The dose of bureaucratic restructuring that will introduce five “super-ministries” to China’s government seems, as far as can be discerned, to be a step in the right direction. Who could argue against a move that would eliminate redundancies, streamline decision-making and move China toward a “service-oriented government?”
While the top leadership’s motives cannot be faulted, the actions they have chosen to express their intentions are questionable. It is, after all, a contradiction in terms to increase the size and scope of a bureaucratic unit in order to improve efficiency. Physics suggests that the more mass a body accumulates, the greater its tendency to inertia.

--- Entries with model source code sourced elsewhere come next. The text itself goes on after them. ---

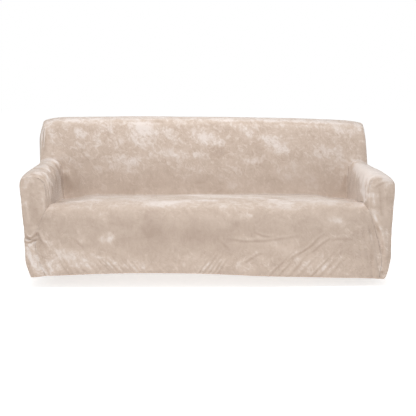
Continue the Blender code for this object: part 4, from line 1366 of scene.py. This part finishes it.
def stitch_tree(thread):
    """A Geometry Nodes tree that sews stitches along an edge path."""
    tree = bpy.data.node_groups.new("hem_stitches", "GeometryNodeTree")
    names = tree.interface
    names.new_socket(name="Path", in_out="INPUT", socket_type="NodeSocketGeometry")
    for title, size in STITCH.items():
        socket = names.new_socket(name=title, in_out="INPUT", socket_type="NodeSocketFloat")
        socket.default_value = size
    names.new_socket(name="Seed", in_out="INPUT", socket_type="NodeSocketInt")
    names.new_socket(name="Stitches", in_out="OUTPUT", socket_type="NodeSocketGeometry")

    def node(kind, mode=None, **inputs):
        """A node with its inputs set or linked. Some sockets show only in their mode."""
        made = tree.nodes.new(kind)
        if mode:
            made.mode = mode
        for title, value in inputs.items():
            plug(tree, made.inputs[title.replace("_", " ")], value)
        return made

    given = tree.nodes.new("NodeGroupInput").outputs
    curve = node("GeometryNodeMeshToCurve", Mesh=given["Path"])
    spaced = node("GeometryNodeResampleCurve", "LENGTH", Curve=curve.outputs["Curve"],
                  Length=given["Spacing"])
    bead = node("GeometryNodeMeshUVSphere", Segments=6, Rings=4, Radius=0.5)
    size = node("ShaderNodeCombineXYZ", X=given["Thread Width"], Y=given["Thread Width"],
                Z=given["Stitch Length"])
    sized = node("GeometryNodeTransform", Geometry=bead.outputs["Mesh"],
                 Scale=size.outputs["Vector"])
    along = node("FunctionNodeAlignRotationToVector",
                 Vector=node("GeometryNodeInputTangent").outputs["Tangent"])
    along.axis = "Z"
    wobble = tree.nodes.new("FunctionNodeRandomValue")
    wobble.data_type = "FLOAT_VECTOR"
    wobble.inputs[0].default_value = (-WOBBLE,) * 3
    wobble.inputs[1].default_value = (WOBBLE,) * 3
    tree.links.new(given["Seed"], wobble.inputs["Seed"])
    turned = node("FunctionNodeRotateRotation", Rotation=along.outputs["Rotation"],
                  Rotate_By=wobble.outputs["Value"])
    turned.rotation_space = "LOCAL"
    placed = node("GeometryNodeInstanceOnPoints", Points=spaced.outputs["Curve"],
                  Instance=sized.outputs["Geometry"], Rotation=turned.outputs["Rotation"])
    real = node("GeometryNodeRealizeInstances", Geometry=placed.outputs["Instances"])
    finished = node("GeometryNodeSetMaterial", Geometry=real.outputs["Geometry"])
    finished.inputs["Material"].default_value = thread
    tree.links.new(finished.outputs["Geometry"],
                   tree.nodes.new("NodeGroupOutput").inputs["Stitches"])
    return tree


print("a stitch:", {title: f"{1000 * size:.1f} mm" for title, size in STITCH.items()})

# %% [markdown]
# The thread is spun polyester in the cloth's own beige: a little smoother than the pile,
# with a fine twist.

# %% Thread
TWIST = Grain(1400, 2, 0.5, 0.0, (2.0, 1, 1))
THREAD_DEEP, THREAD_PALE = (0.42, 0.335, 0.275), (0.54, 0.44, 0.37)
THREAD_RELIEF = 0.0002


def hem_thread():
    """The sewing thread's material."""
    material, tree, shader = new_material(
        "hem_thread", roughness=0.60, sheen=0.15, sheen_roughness=0.4, specular=0.25
    )
    twist = noise(tree, TWIST)
    colour = colour_run(tree, twist, ((0.3, THREAD_DEEP), (0.7, THREAD_PALE)))
    tree.links.new(colour, shader.inputs["Base Color"])
    tree.links.new(raised(tree, twist, THREAD_RELIEF), shader.inputs["Normal"])
    return material


sewing_tree = stitch_tree(hem_thread())
print("stitch tree:", len(sewing_tree.nodes), "nodes")

# %% [markdown]
# ### Sew the hems
# Each panel's path gets the tree as a modifier, with its own seed. The inputs are set by
# their identifiers, because a modifier doesn't know them by name. The result is kept as a
# plain mesh and the modifier goes, so that the row is a piece like any other.

# %% Sew the hems
FIRST_SEED = 11


def sew_hem(name, line, seed):
    """The row of stitches of one panel's hem, as a plain mesh."""
    path = bpy.data.meshes.new("hem_line_" + name)
    path.from_pydata(line, [(n, n + 1) for n in range(len(line) - 1)], [])
    row = bpy.data.objects.new("hem_stitches_" + name, path)
    bpy.context.scene.collection.objects.link(row)
    sewing = row.modifiers.new("sewing", "NODES")
    sewing.node_group = sewing_tree
    ids = {item.name: item.identifier for item in sewing_tree.interface.items_tree
           if item.in_out == "INPUT"}
    for title, size in STITCH.items():
        sewing[ids[title]] = size
    sewing[ids["Seed"]] = seed
    depsgraph = bpy.context.evaluated_depsgraph_get()
    stitches = bpy.data.meshes.new_from_object(row.evaluated_get(depsgraph))
    row.modifiers.clear()
    row.data = stitches
    for face in stitches.polygons:
        face.use_smooth = True
    print(f"  {row.name}: {len(stitches.polygons)} faces")
    return row


hem_rows = {name: sew_hem(name, line, FIRST_SEED + number)
            for number, (name, line) in enumerate(hem_lines.items())}
print(len(hem_rows), "rows of stitches", round(time.time() - started, 1), "s")

# %% [markdown]
# ## Studio
# The cover is shown over a plain pale floor in an even, soft light. Most of it comes from
# above, which is why the seat and the tops of the arms are bright and the front is not.
# The floor glows a little, so that it stays as pale as the background and only the
# softest shade shows under the cover.

# %% Floor
FLOOR_HEIGHT = -0.89456  # 42 mm under the hem, which hangs clear of it
FLOOR_HALF_WIDTH = 15
FLOOR_GREY, FLOOR_GLOW = 0.9, 0.62


def pale_floor():
    """A plain floor that runs out of sight, a little brighter than the light makes it."""
    mesh = bpy.data.meshes.new("floor")
    edit = bmesh.new()
    bmesh.ops.create_grid(edit, x_segments=1, y_segments=1, size=FLOOR_HALF_WIDTH)
    bmesh.ops.translate(edit, verts=edit.verts, vec=(0, 0, FLOOR_HEIGHT))
    edit.to_mesh(mesh)
    edit.free()
    floor = bpy.data.objects.new("floor", mesh)
    bpy.context.scene.collection.objects.link(floor)
    material, _, shader = new_material(
        "pale_floor", roughness=1.0, sheen=0.0, sheen_roughness=0.5, specular=0.0
    )
    shader.inputs["Base Color"].default_value = (FLOOR_GREY,) * 3 + (1,)
    shader.inputs["Emission Color"].default_value = (1, 1, 1, 1)
    shader.inputs["Emission Strength"].default_value = FLOOR_GLOW
    mesh.materials.append(material)


pale_floor()
print("floor:", 2 * FLOOR_HALF_WIDTH, "m wide, at a height of", FLOOR_HEIGHT, "m")

# %% [markdown]
# ### Lights
# Three large round lamps stand in for the studio's soft boxes. A wide lamp gives a soft
# edge to every shade, which is what makes velvet look deep. The one above is by far the
# strongest. The others only fill in the front and one side. The background is white to
# the camera and dimmer to the cover, or it would wash the folds out.

# %% Lights
Lamp = namedtuple("Lamp", "place aim width watts")
LAMPS = {
    "overhead": Lamp((-0.1, -1.2, 2.5), (0, -0.45, -0.4), 2.4, 84),
    "left": Lamp((-3.9, -2.4, 1.5), (0, -0.4, -0.4), 1.6, 6),
    "front": Lamp((-0.1, -4.6, 1.2), (0, -0.4, -0.5), 2.4, 24),
}
BACKGROUND_LIGHT = 0.45  # of the 1.0 that the camera sees


def soft_light(name, lamp):
    """Hangs one round lamp and turns it to where it aims."""
    light = bpy.data.lights.new(name, "AREA")
    light.shape = "DISK"
    light.size = lamp.width
    light.energy = lamp.watts
    hung = bpy.data.objects.new(name, light)
    hung.location = lamp.place
    direction = Vector(lamp.aim) - Vector(lamp.place)
    hung.rotation_euler = direction.to_track_quat("-Z", "Y").to_euler()
    bpy.context.scene.collection.objects.link(hung)


def white_background():
    """A world that is white to the camera and lights the cover less."""
    world = bpy.data.worlds.new("studio")
    world.use_nodes = True
    tree = world.node_tree
    seen = tree.nodes.new("ShaderNodeLightPath").outputs["Is Camera Ray"]
    strength = calculate(tree, "MULTIPLY_ADD", seen, 1 - BACKGROUND_LIGHT, BACKGROUND_LIGHT)
    background = tree.nodes["Background"]
    background.inputs["Color"].default_value = (1, 1, 1, 1)
    tree.links.new(strength, background.inputs["Strength"])
    bpy.context.scene.world = world


for name, lamp in LAMPS.items():
    soft_light(name, lamp)
white_background()
bpy.context.scene.view_settings.view_transform = "Standard"
print("lamps:", {name: f"{lamp.watts} W" for name, lamp in LAMPS.items()})

# %% [markdown]
# ### Camera
# The camera stands as in the photo: almost in front of the cover, a little above its
# back, tipped down, with a long lens that keeps the arms from spreading. Its numbers came
# from matching the corners of the arms, the back and the hem to the photo.

# %% Camera
CAMERA_PLACE = (-0.093, -4.78749, 0.32744)
TIPPED_DOWN = math.radians(10.86)
TURNED_RIGHT = math.radians(1.31)
LENS, SENSOR = 64.70, 36     # in millimetres

lens = bpy.data.cameras.new("camera")
lens.lens = LENS
lens.sensor_width = SENSOR
camera = bpy.data.objects.new("camera", lens)
camera.location = CAMERA_PLACE
camera.rotation_euler = (math.pi / 2 - TIPPED_DOWN, 0, -TURNED_RIGHT)
bpy.context.scene.collection.objects.link(camera)
bpy.context.scene.camera = camera
print("camera:", -CAMERA_PLACE[1], "m in front, field of view",
      round(math.degrees(lens.angle), 1), "degrees")

# %% [markdown]
# ## Put each piece on the cover's body
# Each panel takes the place of its plain slab and rides on the cover's one body. No
# panel is cut as a full rectangle. A stretch cover is cut smaller than what it goes
# over, so the worn panels are 3 to 6 percent larger than their patterns. A row of
# stitches belongs to the panel that it hems and rides on the same body.

for name, (panel, _) in cloth.items():
    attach(panel, "root")
    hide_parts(name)
    stitches = [hem_rows[name]] if name in hem_rows else []
    for row in stitches:
        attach(row, "root")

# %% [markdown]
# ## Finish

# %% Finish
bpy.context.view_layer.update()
print("done", round(time.time() - started, 1), "s")
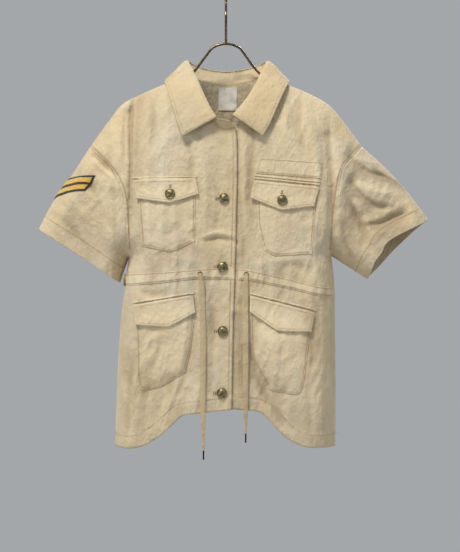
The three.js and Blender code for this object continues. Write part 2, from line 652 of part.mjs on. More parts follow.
// Eyelets on the channel
const EYELET_PROFILE = [[2.4, 0], [4.6, 0], [4.6, 0.7], [3.6, 1.2], [2.4, 0.9], [2.4, 0]];
const EYELETS = { left: [-49.5, -565.5], right: [39.5, -566.5] };
for (const side of ["left", "right"])
  add("eyelet_" + side, seat(lathe(EYELET_PROFILE, 12), ...EYELETS[side], 2.1), metal(0x8a7a58));

// Drawcords: flat tapes that hang from the eyelets; columns z, x, width, distance before the panel
const TAPE_CLOTH = 1;
const DRAWCORDS = {
  left: [
    [-564, -49.5, 6, 4.9], [-572, -48.6, 8, 5.4], [-590, -46.5, 10.5, 4.4], [-640, -44.5, 11, 3.4], [-700, -43.5, 11, 3.4],
    [-760, -43.5, 10.5, 4], [-815, -43.5, 10, 5], [-850, -43.3, 9, 4.5], [-890, -42.8, 5, 4], [-903, -42.5, 2.8, 4],
  ],
  right: [
    [-565, 39.5, 6, 4.6], [-573, 39, 8, 5.4], [-590, 38.2, 10.5, 5.2], [-640, 38, 11, 4], [-700, 38, 11, 4],
    [-760, 38, 10.5, 4.4], [-815, 38, 9.5, 5], [-858, 38, 5, 4.5], [-871, 38, 2.8, 4.5],
  ],
};
const AGLET = { radius: 1.5, length: 17 };
for (const side of ["left", "right"]) {
  const rows = DRAWCORDS[side];
  const edgeDepth = halfDepth(rows[0][1], -815, "front");
  const depthAt = (x, z) => (z < -815 ? edgeDepth + (-815 - z) * 0.02 : halfDepth(x, z, "front"));
  const face = rows.map(([z, x, width, before]) => {
    const y = -depthAt(x, z) - before;
    return [-1, 1].map((k) => new THREE.Vector3(x + (k * width) / 2, y, z));
  });
  const behind = face.map((row) => row.map((p) => p.clone().add(new THREE.Vector3(0, TAPE_CLOTH, 0))));
  add("drawcord_" + side, shell(face, behind, false), cloth(TRIM));
  const [z, x, , before] = rows[rows.length - 1];
  const aglet = new THREE.CylinderGeometry(AGLET.radius, AGLET.radius * 0.8, AGLET.length, 10);
  aglet.rotateX(Math.PI / 2);
  aglet.translate(x, -depthAt(x, z) - before + TAPE_CLOTH / 2, z - 0.4 - AGLET.length / 2);
  add("aglet_" + side, fromManifold(toManifold(aglet)), metal(0x1a1816));
}

// Hanger: bent wire, the hook in the Y-Z plane and the arms under the shoulders
const WIRE = 2.5;
const HOOK_CENTRE = -15;
const HOOK_RADIUS = 17.5;
function wireAlong(points, steps, type = "centripetal") {
  const path = new THREE.CatmullRomCurve3(points.map((p) => new THREE.Vector3(...p)), false, type);
  const ring = new THREE.Shape(
    Array.from({ length: 8 }, (_, i) => {
      const angle = ((i + 0.5) * Math.PI) / 4;
      return new THREE.Vector2(WIRE * Math.cos(angle), WIRE * Math.sin(angle));
    }),
  );
  return toManifold(new THREE.ExtrudeGeometry(ring, { steps, bevelEnabled: false, extrudePath: path }));
}
const hookPoints = [];
for (let degrees = -30; degrees <= 240; degrees += 18) {
  const angle = (degrees * Math.PI) / 180;
  hookPoints.push([0, -HOOK_RADIUS * Math.cos(angle), HOOK_CENTRE + HOOK_RADIUS * Math.sin(angle)]);
}
const stemPoints = [...hookPoints.slice(0, 14), [0, 4, -40], [0, 0, -52], [0, 0, -75], [0, 0, -106]];
const armPoints = [
  [-200, 0, -231.5], [-163, 0, -210], [-122, 0, -192], [-82, 0, -175.5], [-67, 0, -165], [-51, 0, -145], [-39, 0, -129],
  [-25, 0, -113], [0, 0, -106], [25, 0, -113], [40, 0, -131], [51, 0, -147], [68, 0, -166], [84, 0, -177.5],
  [124, 0, -194], [168, 0, -213], [199, 0, -234],
];
const hanger = wireAlong(stemPoints, 24).add(wireAlong(armPoints, 32));
add("hanger", fromManifold(hanger), metal(0x4a3d2e));

export default jacket;
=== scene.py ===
# %% [markdown]
# Safari jacket on a wire hanger. The frame gives the place of every piece. This script builds the
# cloth again as fine thin shells on the same surfaces, with its creases, seams and stitches, and
# adds the metal parts. Lengths are written in millimetres and turned into metres when a mesh is made.

import math

import bmesh
import bpy
import numpy as np
from mathutils import Matrix, Vector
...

That’s before even getting into the details. Turf battles over resources, complex chains of command and genuine confusion will surely have to be overcome before these super-ministries can function as they are supposed to. For example, how will the Ministry of Railways interact with the enlarged powers of the Ministry of Transport, which has absorbed the General Administration of Civil Aviation and the Ministry of Communication (which controlled the postal service, among other things)? How will the new environment ministry enforce policy at the provincial level, since much of the environmental enforcement apparatus is still operated by provincial governments who, it turns out, are often the biggest beneficiaries of polluting projects?
To be fair, such a massive restructuring exercise will take time to work itself out. No one supposes that this undertaking will be a simple one. But if one of the reasons for creating the super-ministries is to reduce corruption at the lower levels, as has been suggested, then the solution does not appear to address the problem directly.
Larger, more opaque bodies will not reduce corruption, no matter how direct the chain of command is to the perceived incorruptibility of the top central government leaders. A super-ministry runs the risk of becoming another multi-headed hydra, but strengthened by bureaucratic consolidation.
The issue is not the amount of power vested in some branch of the executive, but precisely the opposite: that less power is to be concentrated in the hands of the executive. Accountability is the key feature that needs to be addressed, and it has to be encouraged not through intra-government checks and balances, but by direct exposure to market forces: the people of China. In practice, this could take the form of strengthening the legislature, increasing the scope of local elections or other mechanisms. The point is, they would have the effect of holding these powerful new government entities accountable for their actions – creating a true service-oriented government.
Still, it is heartening to see that China’s leaders are not afraid of making bold moves to improve governance. A broad shift may be underway to increase the level of openness in the government and the party. Whether or not super-ministries will ultimately aid that cause, however, remains unclear.